The exercise » Every line of the material that follows must be printed again exactly.

Data shown »
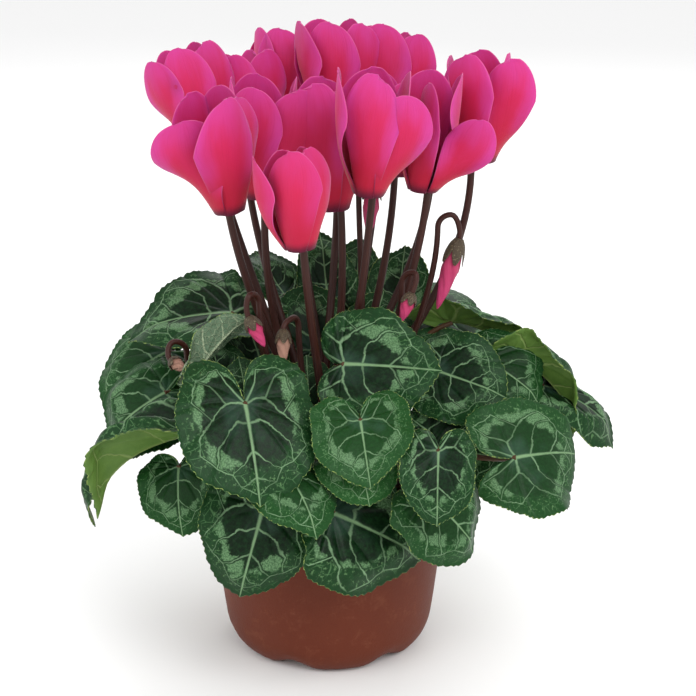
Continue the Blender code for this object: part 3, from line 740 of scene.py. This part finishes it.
def petal_skin(name, low, high):
    """A petal: maroon at the throat, crimson below, pink above, lilac at its rims."""
    g = Graph(name, 0.6, 0.15)
    up, across, seed = g.three("flat")
    young = g.three("span")[0]
    cloud = g.noise(g.vector(up * 2.0, across * 1.2, seed), 1.6, 2.0) - 0.5
    fan = across / (up + 0.35)
    streak = g.noise(g.vector(up * 1.5, fan * 16.0, seed), 1.6, 3.0, 0.6)
    base = g.mix(g.step(up + cloud * 0.30, 0.12, 0.75), low, high)
    edge = g.math("MAXIMUM", abs(across), up * 1.6 - 0.66) + cloud * 0.4
    lilac = g.step(edge, 0.30, 1.05) * g.step(up, 0.20, 0.6)
    base = g.mix(lilac * 0.85, base, "c03e90")
    base = g.mix(g.step(streak, 0.52, 0.72) * 0.16, base, "960f3c")
    base = g.mix(young * 0.45, base, "bc2246")
    base = g.mix(g.fade(up + streak * 0.05, 0.075, 0.19) * 0.95, base, "481028")
    g.bump(streak, 0.2 * MM, 0.5)
    g.fill(g.shader, {
        "Subsurface Weight": 0.22, "Subsurface Radius": (1.0, 0.30, 0.45), "Subsurface Scale": 2.5 * MM,
        "Sheen Weight": 0.15, "Sheen Roughness": 0.4,
    })
    return g.finish(base)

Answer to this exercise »
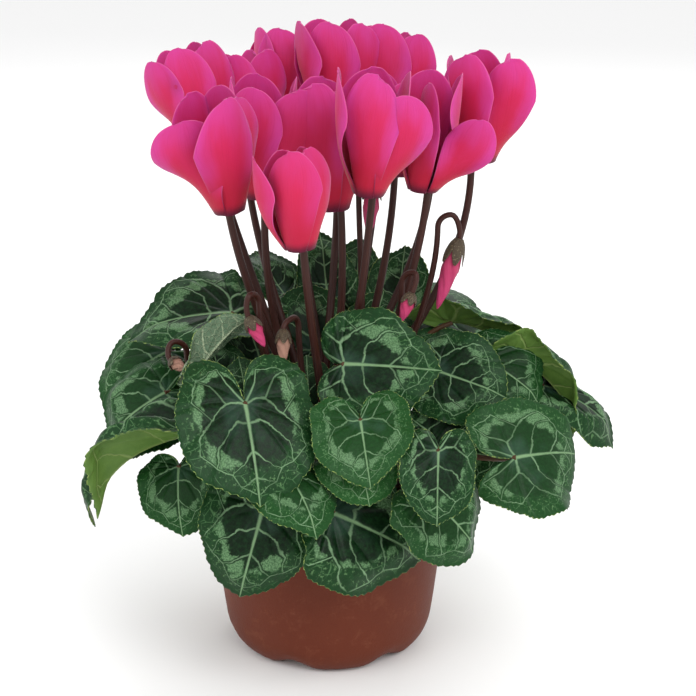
Continue the Blender code for this object: part 3, from line 740 of scene.py. This part finishes it.
def petal_skin(name, low, high):
    """A petal: maroon at the throat, crimson below, pink above, lilac at its rims."""
    g = Graph(name, 0.6, 0.15)
    up, across, seed = g.three("flat")
    young = g.three("span")[0]
    cloud = g.noise(g.vector(up * 2.0, across * 1.2, seed), 1.6, 2.0) - 0.5
    fan = across / (up + 0.35)
    streak = g.noise(g.vector(up * 1.5, fan * 16.0, seed), 1.6, 3.0, 0.6)
    base = g.mix(g.step(up + cloud * 0.30, 0.12, 0.75), low, high)
    edge = g.math("MAXIMUM", abs(across), up * 1.6 - 0.66) + cloud * 0.4
    lilac = g.step(edge, 0.30, 1.05) * g.step(up, 0.20, 0.6)
    base = g.mix(lilac * 0.85, base, "c03e90")
    base = g.mix(g.step(streak, 0.52, 0.72) * 0.16, base, "960f3c")
    base = g.mix(young * 0.45, base, "bc2246")
    base = g.mix(g.fade(up + streak * 0.05, 0.075, 0.19) * 0.95, base, "481028")
    g.bump(streak, 0.2 * MM, 0.5)
    g.fill(g.shader, {
        "Subsurface Weight": 0.22, "Subsurface Radius": (1.0, 0.30, 0.45), "Subsurface Scale": 2.5 * MM,
        "Sheen Weight": 0.15, "Sheen Roughness": 0.4,
    })
    return g.finish(base)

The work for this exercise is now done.